Titolo: King Cobra
Regia: Justin Kelly
Anno: 2016
Paese: Usa
Festival: TFF 34°
Sezione: After Hours
Giudizio: 2/5
Ispirato a una storia vera cupa e
intrigante, il film narra le vicende di un ragazzo che diventa una
star del porno gay grazie a un losco figuro fondatore di una casa di
produzione a luci rosse chiamata Cobra Video.

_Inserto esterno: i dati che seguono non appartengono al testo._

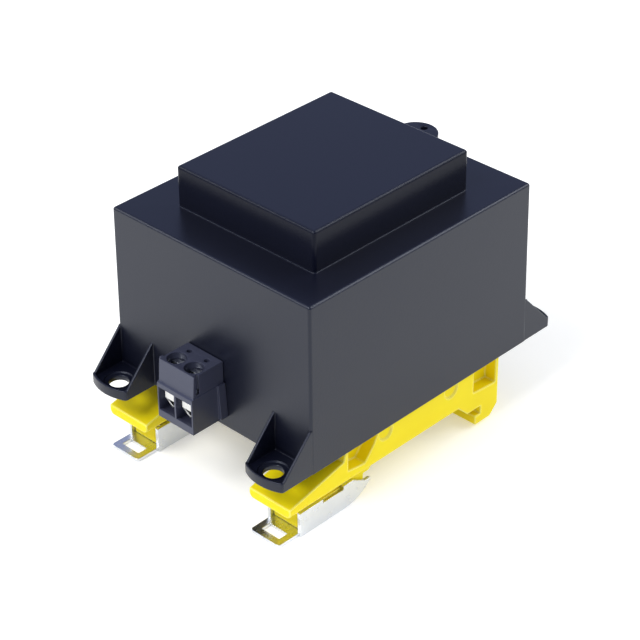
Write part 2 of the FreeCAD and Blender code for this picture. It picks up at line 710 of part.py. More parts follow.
def build_terminal_screw(side, way):
    """A captive screw: it turns on the web and never rises."""
    body = keep(new_body(f"{side}_{way}_screw"))
    seat = "chamber_high + screw_shelf + screw_gap"
    head = "screw_head / 2"
    shank = "screw_shank / 2"
    tip = "bar_top + screw_tip_gap"
    revolve(body, "Turned", "XZ",
            [("0", tip), (shank, tip), (shank, seat), (head, seat), (head, f"{seat} + screw_head_high"),
             ("0", f"{seat} + screw_head_high")])
    pocket(body, "Slot", "XY", [centred("screw_head + 1", "-screw_slot / 2", "screw_slot / 2")],
           "screw_slot_deep", offset=f"{seat} + screw_head_high")
    place(body, side, WAYS[way], "screw_reach")


# The feet, their latches and springs. Each is built about x = 0.

FEET = {"left": "-foot_spacing / 2", "right": "foot_spacing / 2"}
RAIL_FRONT = "rail_y - rail_width / 2"
RAIL_REAR = "rail_y + rail_width / 2"
ABUTMENT = f"{RAIL_FRONT} - rail_play"
HOOK_WALL = f"{RAIL_REAR} + rail_play"
SCREW_PLACES = {"front": "fix_front", "rear": "fix_rear"}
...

Gli eventi lo
porteranno ad accostarsi a un produttore rivale e altrettanto
influente, che farà di tutto pur di accaparrarselo.
Kelly: "come si fa un film che
tratti il porno-gay senza essere grossolano ed approssimativo?"chiese
il discepolo al maestro Gus Van Sant
Van Sant: "bisogna andare al di là
dell'estetica senza eccitarsi e autocompiacersi"
E fu così che al suo secondo film,
Kelly dimostrò di non aver capito nulla.
E'difficile trovare le parole per
descrivere un film fortemenete voluto da Franco, qui in veste anche
di produttore, che sembra essere stato girato troppo velocemente dove
l'attore non fa altro che ammettere la sua omosessualità in una
parodia di un "gay" secondo James Franco che si bea di
sguazzare nei luoghi comuni penando solo a ficcare e mostrare le sue
pose da produttore/gangster (senza però avere quel fascino che
mostrava in SPRING BREAKERS). Il risultato è una performance
eccessiva, urlata, volgare, grottesca nelle scene di sesso che
vorrebbero ambire al softcore con il risultato di apparire trash e
banali.
King Cobra si basa sul libro del 2012 di Andrew E. Stoner Cobra
Killer: Gay Porn, Murder, and the Manhunt to Bring the Killers to
Justice, dal titolo molto esplicativo. Un film che riesce a rendere
noiosa una storia con dentro il porno, un omicidio e James Franco,
cosa praticamente impossibile, diventando nel giro di venti minuti
qualcosa di indefinito tra crime, drama e merda.
Tutto è superficiale, tutto. E la cosa
che stupisce di più è che Kelly si impegna davvero tanto per
affossare il film: rallenty, colonna sonora oscena e una visione del
mondo gay allucinante in un tripudio di muscoli che guizzano,
bilancieri, canotte e boxer lucidi, il tutto con quell'inconfondibile
sapore eighties e la performance di Slater che riesce in alcuni
momenti a salvare il film in corner con un personaggio complesso e
ben caratterizzato. Infatti è proprio nella convivenza tra due
universi opposti che sembrava potesse evolversi la narrazione del
film. Da una parte abbiamo l'omosessualità oppressa e opprimente di
Stephen (Slater), che nasconde le proprie pulsioni sessuali dietro
un'apparenza borghese. Dall'altra l'esibizionismo eccessivo e
pacchiano della coppia di Franco e compagno che in quanto produttori
meno famosi combattono a suon di ricatti la famosa industria
cinematografica.
Per dirla tutta è un film che personalmente ho
archiviato e quasi dimenticato poche ore dopo averlo visto.